Once the Abbas initiative is seen to be hanging fire, the situation on Palestinian home ground could turn nasty.
Ramallah, Wednesday, Sept. 21, saw the first large Palestinian gathering of several marches and rallies scheduled for the coming days to celebrate their approaching independence.
These demonstrations of joy, financed by Abbas and his associates out of the PA's half-empty coffers, are scheduled to climax with his speech Friday and roll on into Saturday.
However, once the penny drops and the Palestinian request is seen to be held up, these rallies may turn to violence against the security forces fielded both by Abbas and Israel to keep them within bounds and out of Israeli locations.

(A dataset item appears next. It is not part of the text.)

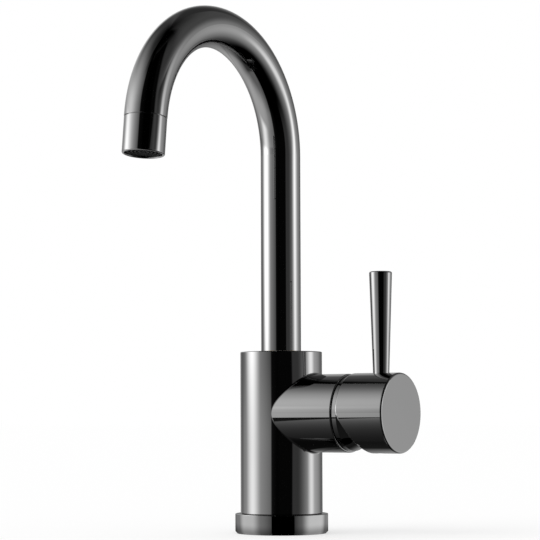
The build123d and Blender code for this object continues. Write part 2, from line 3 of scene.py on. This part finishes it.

It is more than likely that Hamas, which rules the separate Palestinian Gaza Strip, the Islamic Jihad and Hizballah - both Iranian proxies – will turn the crowded streets into stages for mounting terrorist activity, without even waiting for instructions from Tehran and Damascus.
They would aim not just to punish Israel but to torpedo the Palestinian UN initiative which the rejectionists and extremists regard as a forbidden compromise on their claim to every inch of Palestinian soil and Israel's removal. They would also seek to challenge the credibility and potency of the Palestinian leader and his US-trained security legions.
This outlook will be further exacerbated when the Palestinian Authority, deprived of aid funds, cannot pay wages to civil and security personnel. Without pay, they may well vent their frustrations on the Palestinian Authority heads, especially Abbas, and Israel. No one can tell whether Syria, where Assad is in the last stages of suppressing the uprising against his regime, and Iran - through Hizballah, Hamas and Jihad Islami – will intervene.
With these fraught prospects in mind, it is no wonder that the Israeli Prime Minister delayed his takeoff for New York by 45 minutes Wednesday morning for an urgent conference at the airport with Chief of Staff Lieutenant General Benny Gantz.
Later Wednesday, he has an appointment at UN Center with President Obama.